Presidential candidates have become fond of asking whether
Americans are better off now than they were four years ago. Looking
back at a sensational Time magazine story that appeared in late
September 1999, we might want to ask a similar question: “Are media
values better than they were four years ago?”
The enthralling title of Time’s 20-page cover story --
“GetRich.com” -- heralded scenarios for wondrously swift elevation
into the ranks of the wealthy. The spread had its share of wry digs
and sardonic asides, but reverence for the magnitude of quick money in
dotcomland seemed to dwarf any misgivings.
Although the magazine explained that “it’s not all about the
money,” the punch line arrived a few dozen words later: “But mostly,
it’s the money.” And back in 1999, there was plenty of it moving into
new digital enterprises. “In the second quarter of this year,
venture-capital funding in the U.S. increased 77 percent, to a record
$7.6 billion. More than half went to Internet start-ups.”
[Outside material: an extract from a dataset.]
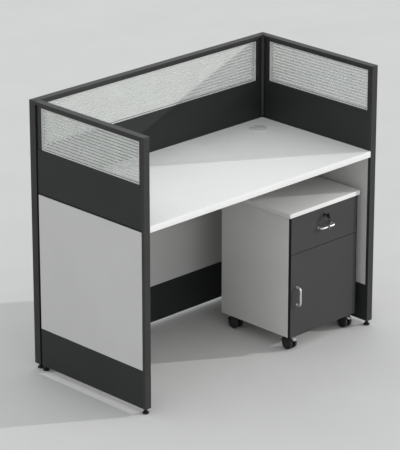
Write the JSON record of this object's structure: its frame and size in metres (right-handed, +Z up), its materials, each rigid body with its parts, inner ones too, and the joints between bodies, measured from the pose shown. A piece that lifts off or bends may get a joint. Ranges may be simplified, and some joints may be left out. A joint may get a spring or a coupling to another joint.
{
  "type": "cubicle workstation",
  "caption": "Screened office workstation: desktop between three framed panels with translucent ribbed tops, and a locking drawer-and-door pedestal on casters below.",
  "frame": {"origin": "on the floor at the middle of the footprint", "axes": "+X to the sitter's right, +Y to the back panel, +Z up"},
  "size_m": [1.26, 0.63, 1.1],
  "materials": {
    "charcoal_frame": "satin powder-coated aluminium",
    "charcoal_skin": "fine-textured laminate",
    "grey_skin": "fine-textured laminate",
    "translucent_sheet": "ribbed translucent polycarbonate",
    "black_plastic": "moulded nylon",
    "white_laminate": "satin melamine on board",
    "white_edging": "satin plastic edging",
    "grey_plastic": "moulded plastic",
    "zinc_steel": "zinc plated steel",
    "white_steel": "powder-coated steel",
    "light_board": "satin melamine on particle board",
    "charcoal_board": "satin melamine on particle board",
    "bright_handle": "satin nickel plated",
    "black_metal": "black plated zinc",
    "black_tread": "soft tread"
  },
  "bodies": {
    "screens_and_desk": {"left_stiles": "charcoal_frame", "left_rails": "charcoal_frame", "left_glazing": "translucent_sheet", "left_lower_tiles": "grey_skin", "right_stiles": "charcoal_frame", "right_rails": "charcoal_frame", "right_glazing": "translucent_sheet", "right_lower_tiles": "grey_skin", "back_stiles": "charcoal_frame", "back_rails": "charcoal_frame", "back_glazing": "translucent_sheet", "back_lower_tiles": "grey_skin", "upper_tiles": "charcoal_skin", "kick_tiles": "charcoal_skin", "left_corner_post": "charcoal_frame", "right_corner_post": "charcoal_frame", "frame_caps": "charcoal_frame", "desktop": "white_laminate", "desktop_edging": "white_edging", "desk_brackets": "white_steel", "bracket_screws": "zinc_steel", "grommet_sleeve": "grey_plastic"},
    "grommet_cap": {"grommet_cap": "grey_plastic"},
    "pedestal": {"pedestal_top": "light_board", "pedestal_left_side": "light_board", "pedestal_right_side": "light_board", "pedestal_back": "light_board", "pedestal_floor": "light_board", "pedestal_divider": "light_board", "runner_cabinet_members": "zinc_steel", "hinge_plates": "zinc_steel", "caster_stems": "zinc_steel"},
    "drawer": {"drawer_front": "charcoal_board", "drawer_box": "white_steel", "runner_drawer_members": "zinc_steel", "drawer_handle": "bright_handle", "lock_barrel": "black_metal"},
    "runner_middles": {"runner_middle_members": "zinc_steel"},
    "door": {"cupboard_door": "charcoal_board", "door_handle": "bright_handle", "hinge_cups": "zinc_steel"},
    "lock_plug": {"lock_plug": "black_metal"},
    "key": {"key": "black_metal"},
    "key_ring": {"key_ring": "zinc_steel"},
    "left_front_foot": {"left_front_foot": "black_plastic"},
    "left_rear_foot": {"left_rear_foot": "black_plastic"},
    "left_post_foot": {"left_post_foot": "black_plastic"},
    "right_front_foot": {"right_front_foot": "black_plastic"},
    "right_rear_foot": {"right_rear_foot": "black_plastic"},
    "right_post_foot": {"right_post_foot": "black_plastic"},
    "front_left_caster": {"front_left_caster_hood": "black_plastic"},
    "front_left_wheels": {"front_left_wheels": "black_tread"},
    "front_left_brake": {"front_left_brake_lever": "zinc_steel"},
    "front_right_caster": {"front_right_caster_hood": "black_plastic"},
    "front_right_wheels": {"front_right_wheels": "black_tread"},
    "front_right_brake": {"front_right_brake_lever": "zinc_steel"},
    "rear_left_caster": {"rear_left_caster_hood": "black_plastic"},
    "rear_left_wheels": {"rear_left_wheels": "black_tread"},
    "rear_right_caster": {"rear_right_caster_hood": "black_plastic"},
    "rear_right_wheels": {"rear_right_wheels": "black_tread"}
  },
  "joints": [
    {"name": "pedestal_roll", "type": "slide", "parent": "screens_and_desk", "child": "pedestal", "axis": [0, -1, 0], "range_m": [0, 0.4]},
    {"name": "drawer_slide", "type": "slide", "parent": "pedestal", "child": "drawer", "axis": [0, -1, 0], "range_m": [0, 0.3]},
    {"name": "runner_middle_slide", "type": "slide", "parent": "pedestal", "child": "runner_middles", "axis": [0, -1, 0], "range_m": [0, 0.15]},
    {"name": "door_hinge", "type": "hinge", "parent": "pedestal", "child": "door", "pos_m": [0.5635, -0.278, 0.23385], "axis": [0, 0, 1], "range_deg": [0, 110]},
    {"name": "lock_turn", "type": "hinge", "parent": "drawer", "child": "lock_plug", "pos_m": [0.377, -0.281, 0.533], "axis": [0, -1, 0], "range_deg": [0, 90]},
    {"name": "key_draw", "type": "slide", "parent": "lock_plug", "child": "key", "axis": [0, -1, 0], "range_m": [0, 0.03]},
    {"name": "key_ring_swing", "type": "hinge", "parent": "key", "child": "key_ring", "pos_m": [0.377, -0.3071, 0.533], "axis": [-1, 0, 0], "range_deg": [0, 70]},
    {"name": "front_left_swivel", "type": "hinge", "parent": "pedestal", "child": "front_left_caster", "pos_m": [0.217, -0.231, 0.033], "axis": [0, 0, 1], "continuous": true},
    {"name": "front_left_wheel_spin", "type": "hinge", "parent": "front_left_caster", "child": "front_left_wheels", "pos_m": [0.217, -0.249, 0.025], "axis": [1, 0, 0], "continuous": true},
    {"name": "front_left_brake_press", "type": "hinge", "parent": "front_left_caster", "child": "front_left_brake", "pos_m": [0.217, -0.2645, 0.05185], "axis": [1, 0, 0], "range_deg": [0, 6]},
    {"name": "front_right_swivel", "type": "hinge", "parent": "pedestal", "child": "front_right_caster", "pos_m": [0.537, -0.231, 0.033], "axis": [0, 0, 1], "continuous": true},
    {"name": "front_right_wheel_spin", "type": "hinge", "parent": "front_right_caster", "child": "front_right_wheels", "pos_m": [0.537, -0.249, 0.025], "axis": [1, 0, 0], "continuous": true},
    {"name": "front_right_brake_press", "type": "hinge", "parent": "front_right_caster", "child": "front_right_brake", "pos_m": [0.537, -0.2645, 0.05185], "axis": [1, 0, 0], "range_deg": [0, 6]},
    {"name": "rear_left_swivel", "type": "hinge", "parent": "pedestal", "child": "rear_left_caster", "pos_m": [0.217, 0.069, 0.033], "axis": [0, 0, 1], "continuous": true},
    {"name": "rear_left_wheel_spin", "type": "hinge", "parent": "rear_left_caster", "child": "rear_left_wheels", "pos_m": [0.217, 0.051, 0.025], "axis": [1, 0, 0], "continuous": true},
    {"name": "rear_right_swivel", "type": "hinge", "parent": "pedestal", "child": "rear_right_caster", "pos_m": [0.537, 0.069, 0.033], "axis": [0, 0, 1], "continuous": true},
    {"name": "rear_right_wheel_spin", "type": "hinge", "parent": "rear_right_caster", "child": "rear_right_wheels", "pos_m": [0.537, 0.051, 0.025], "axis": [1, 0, 0], "continuous": true},
    {"name": "left_front_foot_screw", "type": "slide", "parent": "screens_and_desk", "child": "left_front_foot", "axis": [0, 0, -1], "range_m": [-0.008, 0.012]},
    {"name": "left_rear_foot_screw", "type": "slide", "parent": "screens_and_desk", "child": "left_rear_foot", "axis": [0, 0, -1], "range_m": [-0.008, 0.012]},
    {"name": "left_post_foot_screw", "type": "slide", "parent": "screens_and_desk", "child": "left_post_foot", "axis": [0, 0, -1], "range_m": [-0.008, 0.012]},
    {"name": "right_front_foot_screw", "type": "slide", "parent": "screens_and_desk", "child": "right_front_foot", "axis": [0, 0, -1], "range_m": [-0.008, 0.012]},
    {"name": "right_rear_foot_screw", "type": "slide", "parent": "screens_and_desk", "child": "right_rear_foot", "axis": [0, 0, -1], "range_m": [-0.008, 0.012]},
    {"name": "right_post_foot_screw", "type": "slide", "parent": "screens_and_desk", "child": "right_post_foot", "axis": [0, 0, -1], "range_m": [-0.008, 0.012]},
    {"name": "grommet_cap_lift", "type": "slide", "parent": "screens_and_desk", "child": "grommet_cap", "axis": [0, 0, 1], "range_m": [0, 0.04]}
  ],
  "couplings": [
    {"joint": "runner_middle_slide", "follows": "drawer_slide", "ratio": 0.5}
  ]
}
At the time, Silicon Valley executives were holding stocks and
options valued at $112 billion -- a few billion dollars more than the
GDP of Portugal. Computer-literate job seekers were riding high:
“Never before have the unemployed been so cocky. ... E-commerce niches
are getting claimed so quickly that there might not be time for
business school anymore.” Said one Stanford grad who was enjoying the
rush of launching his own dot-com firm: “It’s all about the buzz. I
can’t explain it. It’s like magic.”
The “GetRich.com” story was part of long-running media themes.
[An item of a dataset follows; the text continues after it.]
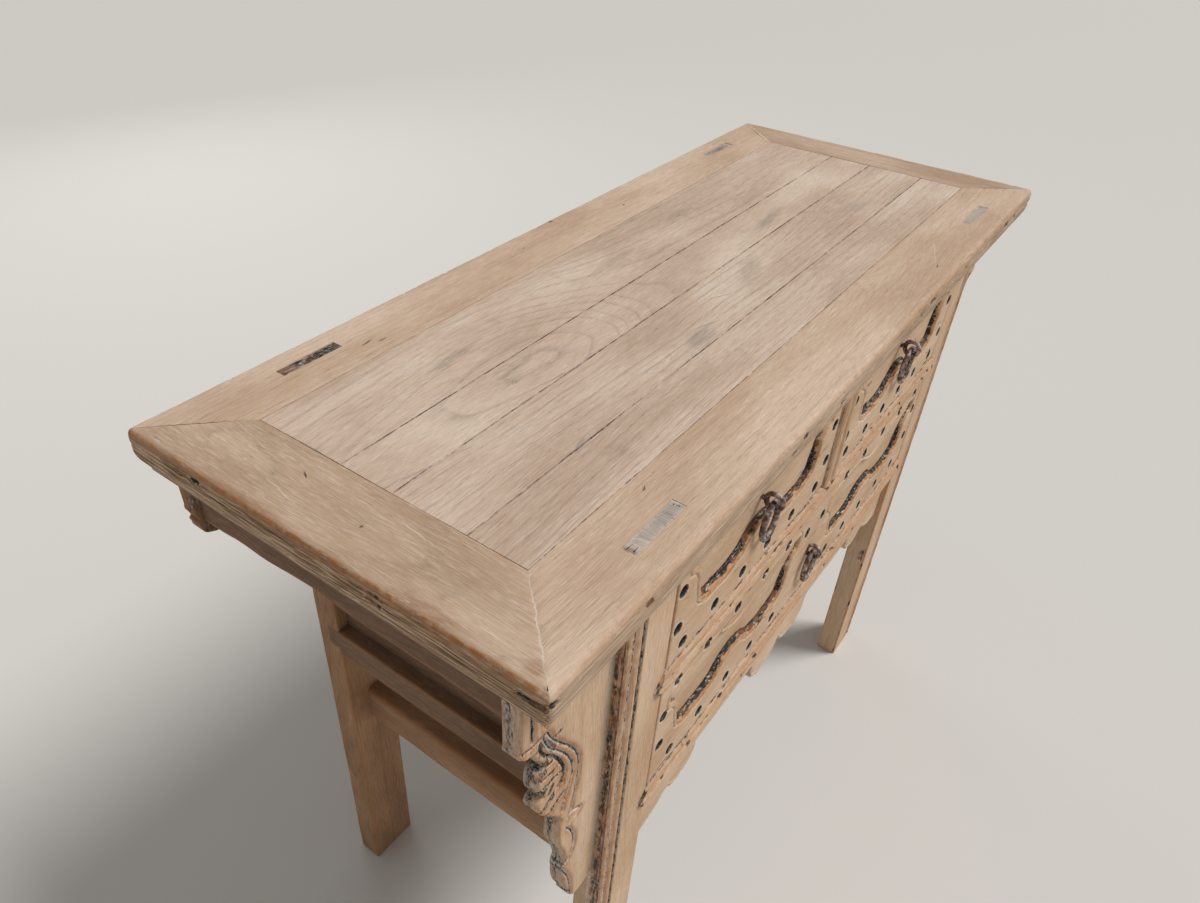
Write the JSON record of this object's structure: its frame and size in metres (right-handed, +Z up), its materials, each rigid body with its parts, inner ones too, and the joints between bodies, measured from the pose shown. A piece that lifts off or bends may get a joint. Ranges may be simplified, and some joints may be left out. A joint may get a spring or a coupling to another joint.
{
  "type": "altar table with drawers",
  "caption": "Altar coffer table with an overhanging mitred top, leaning legs, carved spandrels under the ends, an apron, and carved drawers with iron drop rings above an open base.",
  "frame": {"origin": "on the floor, under the middle of the top", "axes": "+X to the right along the front, +Y towards the back, +Z up; the drawers open towards -Y"},
  "size_m": [1.118, 0.454, 0.85],
  "materials": {
    "elm_top": "matt, bleached and worn elm boards with open cathedral grain",
    "elm_front": "matt, sanded elm with dark residue and lime in the recesses",
    "elm_frame": "matt, darker weathered elm of the ends and the back",
    "elm_inner": "matt, bare elm of runners, battens and drawer boxes",
    "wrought_iron": "dull, dark hammered iron with brown rust"
  },
  "bodies": {
    "carcass": {"top_board_1": "elm_top", "top_board_2": "elm_top", "top_board_3": "elm_top", "top_board_4": "elm_top", "top_front_stile": "elm_top", "top_rear_stile": "elm_top", "top_left_end": "elm_top", "top_right_end": "elm_top", "front_left_leg": "elm_front", "front_right_leg": "elm_front", "rear_left_leg": "elm_front", "rear_right_leg": "elm_front", "front_mid_rail": "elm_front", "front_bottom_rail": "elm_front", "drawer_divider": "elm_front", "front_apron": "elm_front", "front_left_spandrel": "elm_front", "front_right_spandrel": "elm_front", "rear_left_spandrel": "elm_front", "rear_right_spandrel": "elm_front", "left_side_panel": "elm_frame", "right_side_panel": "elm_frame", "left_side_rail": "elm_frame", "right_side_rail": "elm_frame", "left_stretcher": "elm_frame", "right_stretcher": "elm_frame", "left_closing_board": "elm_frame", "right_closing_board": "elm_frame", "back_panel": "elm_frame", "rear_mid_rail": "elm_frame", "rear_bottom_rail": "elm_frame", "centre_batten": "elm_inner", "left_batten": "elm_inner", "right_batten": "elm_inner", "lower_runner_left": "elm_inner", "lower_runner_right": "elm_inner", "upper_runner_left": "elm_inner", "upper_runner_centre": "elm_inner", "upper_runner_right": "elm_inner"},
    "left_drawer": {"left_drawer_front": "elm_front", "left_drawer_left_side": "elm_inner", "left_drawer_right_side": "elm_inner", "left_drawer_bottom": "elm_inner", "left_drawer_back": "elm_inner", "left_drawer_staple": "wrought_iron"},
    "right_drawer": {"right_drawer_front": "elm_front", "right_drawer_left_side": "elm_inner", "right_drawer_right_side": "elm_inner", "right_drawer_bottom": "elm_inner", "right_drawer_back": "elm_inner", "right_drawer_staple": "wrought_iron"},
    "lower_drawer": {"lower_drawer_front": "elm_front", "lower_drawer_left_side": "elm_inner", "lower_drawer_right_side": "elm_inner", "lower_drawer_bottom": "elm_inner", "lower_drawer_back": "elm_inner", "lower_drawer_staple": "wrought_iron"},
    "left_ring": {"left_drawer_ring": "wrought_iron"},
    "right_ring": {"right_drawer_ring": "wrought_iron"},
    "lower_ring": {"lower_drawer_ring": "wrought_iron"}
  },
  "joints": [
    {"name": "left_drawer_slide", "type": "slide", "parent": "carcass", "child": "left_drawer", "axis": [0, -1, 0], "range_m": [0, 0.3]},
    {"name": "right_drawer_slide", "type": "slide", "parent": "carcass", "child": "right_drawer", "axis": [0, -1, 0], "range_m": [0, 0.3]},
    {"name": "lower_drawer_slide", "type": "slide", "parent": "carcass", "child": "lower_drawer", "axis": [0, -1, 0], "range_m": [0, 0.3]},
    {"name": "left_ring_hinge", "type": "hinge", "parent": "left_drawer", "child": "left_ring", "pos_m": [-0.17721, -0.2095, 0.7471], "axis": [-1, 0, 0], "range_deg": [-4, 170]},
    {"name": "right_ring_hinge", "type": "hinge", "parent": "right_drawer", "child": "right_ring", "pos_m": [0.19921, -0.2095, 0.7471], "axis": [-1, 0, 0], "range_deg": [-4, 170]},
    {"name": "lower_ring_hinge", "type": "hinge", "parent": "lower_drawer", "child": "lower_ring", "pos_m": [0.011, -0.2095, 0.5431], "axis": [-1, 0, 0], "range_deg": [-4, 170]}
  ]
}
Fourteen months earlier, Time was euphorically insisting that “the
real economy exists in the thousands -- even tens of thousands -- of
sites that together with Yahoo are remaking the face of global
commerce.” The nation’s largest-circulation newsmagazine saw general
prosperity on the cyber-horizon: “The real promise of all this change
is that it will enrich all of us, not just a bunch of kids in Silicon
Valley.”
While Time and other media outlets were simply reporting on the
dot-com phenomenon, they were also hyping the phenom -- glorifying it
and egging it on. They did so repeatedly during the last few years of
the 20th century.
That coverage makes for sad reading now. But, truly, it was just
as sad then. The hollowness of monetary dreams is scarcely mitigated
when they are being fulfilled. Half a century ago, sociologist C.
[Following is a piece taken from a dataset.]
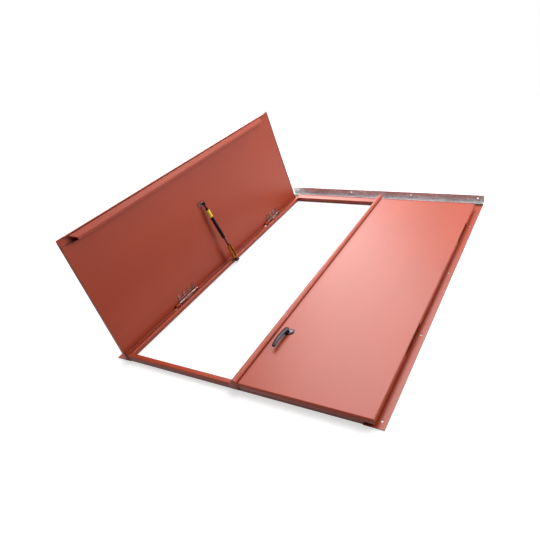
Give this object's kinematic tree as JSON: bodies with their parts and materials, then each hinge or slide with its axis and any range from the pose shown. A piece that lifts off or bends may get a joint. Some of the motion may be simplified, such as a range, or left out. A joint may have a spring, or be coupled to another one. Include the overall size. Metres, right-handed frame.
{
  "type": "bulkhead cellar door",
  "caption": "Low steel bulkhead cellar door: a sloped frame with two hinged leaves, gas springs with safety sleeves, a seam bead, a rain channel and a turning handle.",
  "frame": {"origin": "middle of the sill's lower edge, where the frame lies on the foundation", "axes": "+X to the picture's right leaf, +Y from the sill up to the house, +Z square out of the frame"},
  "size_m": [1.138, 1.4565, 0.5239],
  "materials": {
    "primer": "satin red-brown primer",
    "galvanised": "galvanised sheet",
    "hinge_steel": "zinc plated",
    "pin_steel": "bright",
    "rod_steel": "hard chrome",
    "sleeve_plastic": "orange enamel",
    "tube_black": "semi-gloss black",
    "band_yellow": "yellow band",
    "handle_chrome": "satin chrome"
  },
  "bodies": {
    "frame": {"left_rail": "primer", "right_rail": "primer", "sill": "primer", "header": "primer", "header_flashing": "galvanised", "left_front_hinge_base": "hinge_steel", "left_rear_hinge_base": "hinge_steel", "right_front_hinge_base": "hinge_steel", "right_rear_hinge_base": "hinge_steel", "left_front_hinge_pin": "pin_steel", "left_rear_hinge_pin": "pin_steel", "right_front_hinge_pin": "pin_steel", "right_rear_hinge_pin": "pin_steel", "left_spring_foot": "hinge_steel", "right_spring_foot": "hinge_steel"},
    "left_leaf": {"left_leaf_sheet": "primer", "left_rain_channel": "primer", "left_front_hinge_strap": "hinge_steel", "left_rear_hinge_strap": "hinge_steel", "left_spring_head": "hinge_steel"},
    "right_leaf": {"right_leaf_sheet": "primer", "seam_bead": "primer", "right_front_hinge_strap": "hinge_steel", "right_rear_hinge_strap": "hinge_steel", "right_spring_head": "hinge_steel", "handle_rose": "handle_chrome"},
    "handle": {"handle_lever": "handle_chrome", "latch_cam": "hinge_steel"},
    "left_rod": {"left_spring_rod": "rod_steel", "left_safety_sleeve": "sleeve_plastic"},
    "left_tube": {"left_spring_tube": "tube_black", "left_spring_band": "band_yellow"},
    "right_rod": {"right_spring_rod": "rod_steel", "right_safety_sleeve": "sleeve_plastic"},
    "right_tube": {"right_spring_tube": "tube_black", "right_spring_band": "band_yellow"}
  },
  "joints": [
    {"name": "left_leaf_hinge", "type": "hinge", "parent": "frame", "child": "left_leaf", "pos_m": [-0.508, 0, 0.022], "axis": [0, -1, 0], "range_deg": [-97.8, 0]},
    {"name": "right_leaf_hinge", "type": "hinge", "parent": "frame", "child": "right_leaf", "pos_m": [0.508, 0, 0.022], "axis": [0, 1, 0], "range_deg": [0, 97.8]},
    {"name": "handle_turn", "type": "hinge", "parent": "right_leaf", "child": "handle", "pos_m": [0.0655, 0.281, 0.031], "axis": [0, 0, 1], "range_deg": [0, 90]},
    {"name": "left_spring_pivot", "type": "hinge", "parent": "frame", "child": "left_rod", "pos_m": [-0.467, 0.71, 0.0135], "axis": [-0.0091, -0.9999, 0.0072], "range_deg": [-103.48, 0.1]},
    {"name": "left_spring_stroke", "type": "slide", "parent": "left_rod", "child": "left_tube", "axis": [-0.2306, -0.0845, 0.9694], "range_m": [-0.05645, 0.0002]},
    {"name": "right_spring_pivot", "type": "hinge", "parent": "frame", "child": "right_rod", "pos_m": [0.467, 0.71, 0.0135], "axis": [-0.0091, 0.9999, -0.0072], "range_deg": [-0.1, 103.48]},
    {"name": "right_spring_stroke", "type": "slide", "parent": "right_rod", "child": "right_tube", "axis": [-0.9947, -0.1025, 0], "range_m": [-0.0002, 0.05645]}
  ],
  "couplings": [
    {"joint": "left_spring_pivot", "follows": "left_leaf_hinge", "ratio": 1.0571},
    {"joint": "left_spring_stroke", "follows": "left_leaf_hinge", "m_per_rad": 0.032954},
    {"joint": "right_spring_pivot", "follows": "right_leaf_hinge", "ratio": 1.0571},
    {"joint": "right_spring_stroke", "follows": "right_leaf_hinge", "m_per_rad": 0.032954}
  ]
}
Wright Mills warned of “a creeping indifference and a silent hollowing
out.” In the United States, he observed, “money is the one unambiguous
criterion of success” -- and behind the obvious fact that people “want
money” lurked the more unsettling reality that “their very standards
are pecuniary.”
Such monetarily fixated standards are so widespread that they
often permeate discussions of life and death. In mid-September, when
Colin Powell strained to justify Washington’s refusal to let go of the
occupation of Iraq, he used the language of a venture capitalist:
“Since the United States and its coalition partners have invested a
great deal of political capital, as well as financial resources, as
well as the lives of our men and women ... we can’t be expected to
suddenly just step aside.”
The departed Internet boom may be the stuff of some fond
memories, but its heyday came in a dubious economic context. The tech
bounties were hardly being shared equitably. In a book titled
“Economic Apartheid in America,” authors Chuck Collins and Felice
Yeskel pointed out: “Between 1977 and 1999, the average after-tax
income of the wealthiest 1 percent of households went up 119.7
percent. The bottom fifth of households lost 12 percent and the middle
fifth lost 3.1 percent.”
Those kinds of enormous disparities rarely seem to trouble the
journalists who avidly recount the ups and downs of big investors. The
sensibilities that major media outlets bring to bear on economic
reporting are not far afield from the goals that preoccupy the media
moguls who are yearning to gain even greater market share and even
more humongous profits.
“You can have wealth concentrated in the hands of a few, or
democracy,” Supreme Court Justice Louis Brandeis commented. “But you
cannot have both.” This observation applies fully to the news media --
the lifeblood of vitality for the body politic.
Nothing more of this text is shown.